Leonidas Iza, CONAIE president, also confirmed the alliance, despite the opposition of various provincial indigenous groups who pushed for the indigenous movement to withdraw its support for the Gutiérrez government.

One of the sectors most critical of the alliance now is the Ecuadoran Confederation of Kichwa People (Ecuarunari), which groups together indigenous communities from the Ecuadoran Andes and forms CONAIE’s backbone.

"President Gutiérrez is changing direction instead of meeting the agreements," said the new Ecuarunari president, Humberto Chorlango, elected April 22 by the Kichwa National Congress in Chimborazo province. Ecuarunari withdrew its support for Gutiérrez at the congress.

The Ecuadoran Federation of Protestant Indigenous Peoples and the Ecuadoran Federation of Campesino, Indigenous and Black Organizations have warned the government of imminent protests if Gutiérrez does not meet his campaign promises.

As if the opposition of the indigenous movement was not enough, Gutiérrez has also made political enemies of the powerful energy sector unions. On June 11, he ordered the militarization of the state-run Petroecuador’s operations to ensure the flow of fuel after 4,000 workers went on strike demanding the resignation of Energy Minister Carlos Arboleda and the suspension of talks to allow the exploration and exploitation of oilfields in indigenous territory, increasing already existing tensions in the Ecuadoran Amazon over the presence of oil companies (LP, March 26, 2003).

For their part, electricity sector unions rejected the possibility that State energy producers are to be handed over to private international administrators, announced by Gutiérrez as one of the points of IMF agreement, which also includes a hike in the price of domestic gas, from $1.60 to $6.00, planned for 2004.

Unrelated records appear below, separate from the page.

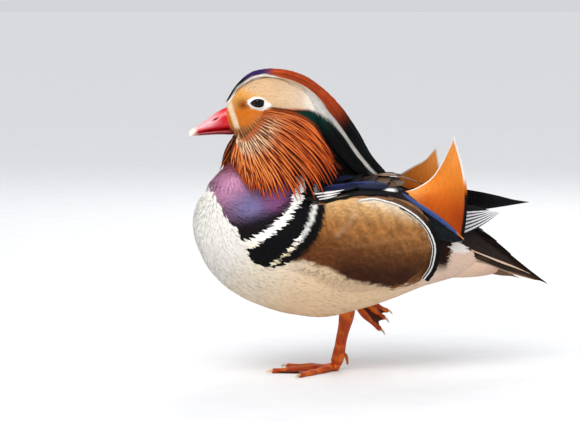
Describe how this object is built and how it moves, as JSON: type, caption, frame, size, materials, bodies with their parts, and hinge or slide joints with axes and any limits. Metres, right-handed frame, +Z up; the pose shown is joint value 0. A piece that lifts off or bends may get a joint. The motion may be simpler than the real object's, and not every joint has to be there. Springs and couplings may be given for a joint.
{
  "type": "mandarin duck",
  "caption": "Life-size model of a male mandarin duck standing on one leg with the other foot lifted, sail feathers raised and head turned slightly.",
  "frame": {"origin": "middle of the sole of the standing left foot, on the floor", "axes": "-X is where the bird faces, -Y its left side, +Z up"},
  "size_m": [0.2974, 0.1135, 0.2429],
  "materials": {
    "torso": "soft body feathers, white belly, purple breast with white and black bars",
    "neck": "soft feathers, chestnut to purple",
    "head": "soft short feathers, golden face and cream stripe",
    "bill": "glossy horn, red with a cream nail",
    "bill_lower": "glossy horn, dark red",
    "eyes": "wet black",
    "crest": "silky feathers, purple to copper to green-black",
    "ruff": "pointed plumes, orange with pale shafts",
    "wings": "vane feathers, brown and dark blue with white edges",
    "sails": "vane feathers, orange with a white edge",
    "flanks": "vane feathers, golden buff with fine dark lines",
    "tail": "vane feathers, dark brown",
    "vent": "soft white coverts",
    "leg": "scaled orange skin",
    "feet": "scaled orange skin with webs and pale claws"
  },
  "bodies": {
    "root": {"torso": "torso", "neck": "neck", "head": "head", "bill_upper": "bill", "bill_lower": "bill_lower", "eye_left": "eyes", "eye_right": "eyes", "crest": "crest", "ruff_left": "ruff", "ruff_right": "ruff", "wing_left": "wings", "wing_right": "wings", "sail_left": "sails", "sail_right": "sails", "flank_left": "flanks", "flank_right": "flanks", "tail": "tail", "vent": "vent", "leg_left": "leg", "foot_left": "feet", "foot_right": "feet"}
  },
  "joints": []
}
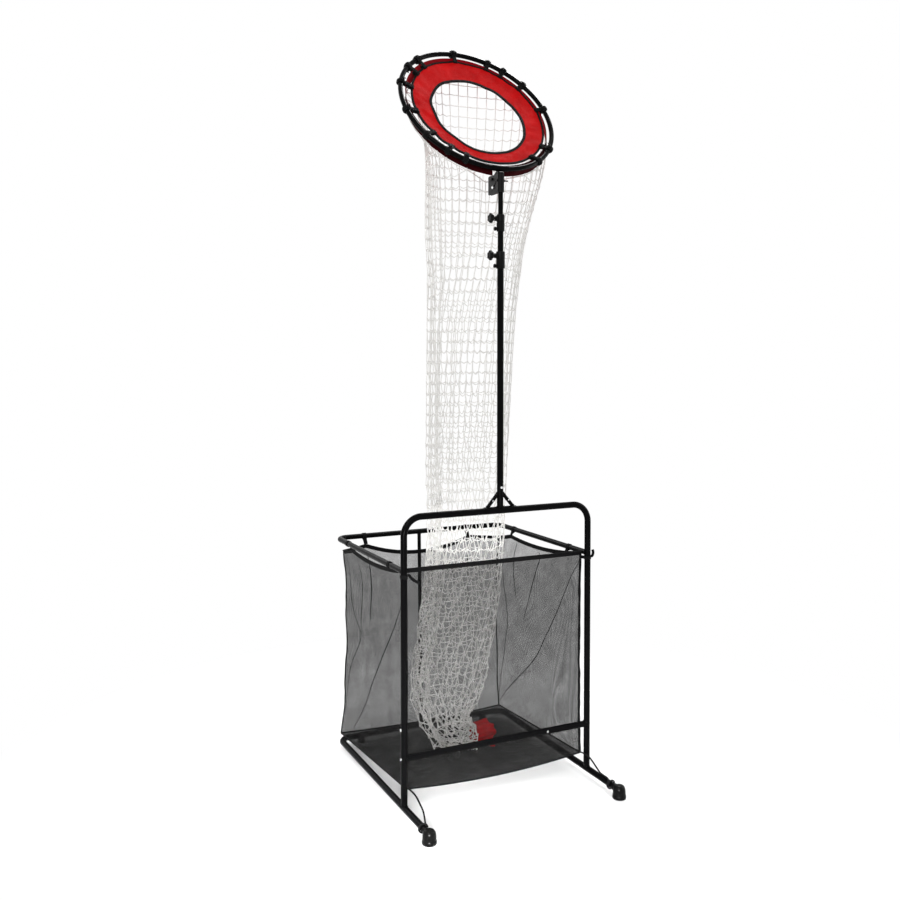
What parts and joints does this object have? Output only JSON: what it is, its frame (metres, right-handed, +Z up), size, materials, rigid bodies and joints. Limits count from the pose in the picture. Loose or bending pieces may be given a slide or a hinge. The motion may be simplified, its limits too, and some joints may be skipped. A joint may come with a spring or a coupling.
{
  "type": "volleyball practice net",
  "caption": "Tilting catching ring with a fabric target and a net sleeve on a telescoping mast, over a floor frame with a hanging mesh ball basket.",
  "frame": {"origin": "on the floor, under the middle of the object's width and depth", "axes": "+Z up along the mast, +X to the object's right seen from the front, -Y towards the player, the side the ring faces"},
  "size_m": [0.8533, 1.0006, 2.9442],
  "materials": {
    "powder_coat": "satin black powder coat",
    "bracket_plate": "satin dark grey",
    "zinc": "bright zinc plate",
    "black_plastic": "matte black",
    "black_rubber": "black, slightly glossy",
    "black_webbing": "woven black webbing and cord",
    "mesh_fabric": "fine black see-through mesh",
    "red_fabric": "red woven fabric",
    "dark_red_fabric": "dark red woven fabric",
    "net_cord": "off-white knotted cord"
  },
  "bodies": {
    "stand": {"base_frame": "powder_coat", "front_frame": "powder_coat", "left_lower_leg": "powder_coat", "right_lower_leg": "powder_coat", "front_crossbar": "powder_coat", "basket_hoop": "powder_coat", "rear_post": "powder_coat", "left_front_foot": "black_rubber", "right_front_foot": "black_rubber", "left_rear_foot": "black_rubber", "right_rear_foot": "black_rubber", "mast_socket": "powder_coat", "mast_lower_tube": "powder_coat", "lower_clamp_collar": "black_plastic", "net_sleeve": "net_cord", "net_cuff": "dark_red_fabric", "mesh_basket": "mesh_fabric", "basket_hem": "black_webbing", "left_side_hanger_front": "black_webbing", "left_side_hanger_rear": "black_webbing", "right_side_hanger_front": "black_webbing", "right_side_hanger_rear": "black_webbing", "rear_hanger_left": "black_webbing", "rear_hanger_right": "black_webbing", "left_corner_tie": "black_webbing", "right_corner_tie": "black_webbing", "left_tie_cord": "black_webbing", "right_tie_cord": "black_webbing", "left_leg_screw": "zinc", "right_leg_screw": "zinc", "left_crossbar_screw": "zinc", "right_crossbar_screw": "zinc", "socket_screw": "zinc"},
    "mast_middle": {"mast_middle_tube": "powder_coat", "upper_clamp_collar": "black_plastic"},
    "mast_upper": {"mast_upper_tube": "powder_coat", "tilt_sleeve": "bracket_plate", "tilt_pivot_bolt": "bracket_plate", "sleeve_bolt": "bracket_plate"},
    "ring_head": {"ring_ferrule": "powder_coat", "ring_tube": "powder_coat", "target_panel": "red_fabric", "target_inner_piping": "black_webbing", "target_straps": "black_webbing", "net_collar": "dark_red_fabric", "tilt_lock_bolt": "zinc"},
    "lower_knob": {"lower_clamp_knob": "black_plastic"},
    "upper_knob": {"upper_clamp_knob": "black_plastic"},
    "lower_pin": {"lower_pull_pin": "black_plastic"},
    "upper_pin": {"upper_pull_pin": "black_plastic"}
  },
  "joints": [
    {"name": "mast_middle_slide", "type": "slide", "parent": "stand", "child": "mast_middle", "axis": [0, 0, 1], "range_m": [-0.07, 0.3], "deforming": ["net_sleeve"]},
    {"name": "mast_upper_slide", "type": "slide", "parent": "mast_middle", "child": "mast_upper", "axis": [0, 0, 1], "range_m": [-0.078, 0.25], "deforming": ["net_sleeve"]},
    {"name": "ring_tilt", "type": "hinge", "parent": "mast_upper", "child": "ring_head", "pos_m": [0, -0.19485, 2.372], "axis": [1, 0, 0], "range_deg": [-55, 0], "deforming": ["net_sleeve"]},
    {"name": "lower_knob_turn", "type": "hinge", "parent": "stand", "child": "lower_knob", "pos_m": [-0.0268, -0.25085, 2.074], "axis": [-1, 0, 0], "range_deg": [-540, 0]},
    {"name": "upper_knob_turn", "type": "hinge", "parent": "mast_middle", "child": "upper_knob", "pos_m": [-0.0253, -0.25085, 2.214], "axis": [-1, 0, 0], "range_deg": [-540, 0]},
    {"name": "lower_pin_pull", "type": "slide", "parent": "stand", "child": "lower_pin", "axis": [-1, 0, 0], "range_m": [0, 0.008], "stiffness_N_per_m": 300},
    {"name": "upper_pin_pull", "type": "slide", "parent": "mast_middle", "child": "upper_pin", "axis": [-1, 0, 0], "range_m": [0, 0.008], "stiffness_N_per_m": 300}
  ]
}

"Gutiérrez is giving us a clear signal that his government is neo-liberal, that he is facilitating the privatization of State resources," said Edgar Ponce, one of the electricity sector’s figureheads.

However, the President insists that the electricity sector is sore at his decision to end the so-called "collective contracts," which guarantee labor security and good wages. At the same time, according to Gutiérrez, the decision to level out public sector salaries over four years also rankles. His plan to achieve this involves freezing the high incomes of people working in oil, the Central Bank, the Institute of Social Security and other privileged government offices, and increasing the salaries of less-rewarded government sectors, like teachers and health workers.

Gutiérrez has had a positive impact with measures such as the introduction of an Andean common duty, which consolidates regional commerce, represents a major stumbling block for the implementation of the Free Trade Area of the Americas (FTAA) (LP, Dec. 2, 2002). He has also strengthened the National Credit Bank, introduced an infant nutrition program, called Operation Infant Rescue, and assigned funds to promote micro-finance and diverse social assistance programs, achieved by means of agreements with the Andean Development Corporation and the Inter-American Development Bank. However, all of this progress has been lost in a blur of scandals involving his family or close collaborators.

It is the concentration of power in the hands of the president, his relatives and military supporters, on top of the economic policy, that irritates the indigenous movement.

"I must choose people I trust," said the president in an attempt to justify the appointment of his supporters. However, the militarization of State entities, such as the Ecuadoran Customs Corporation, telephone companies and the Ministry for Social Welfare, and the appointment of relatives, has resulted in more than one accusation of nepotism.

Furthermore, corruption scandals have plagued the president’s administration. Napoleón Villa, brother-in-law of Gutiérrez and president of the Solidarity Fund, had to resign over corruption charges. The housing minister also went, over charges of fraud, as did the national secretary of public information, after a supposed million dollar foreign investment was discovered to be false.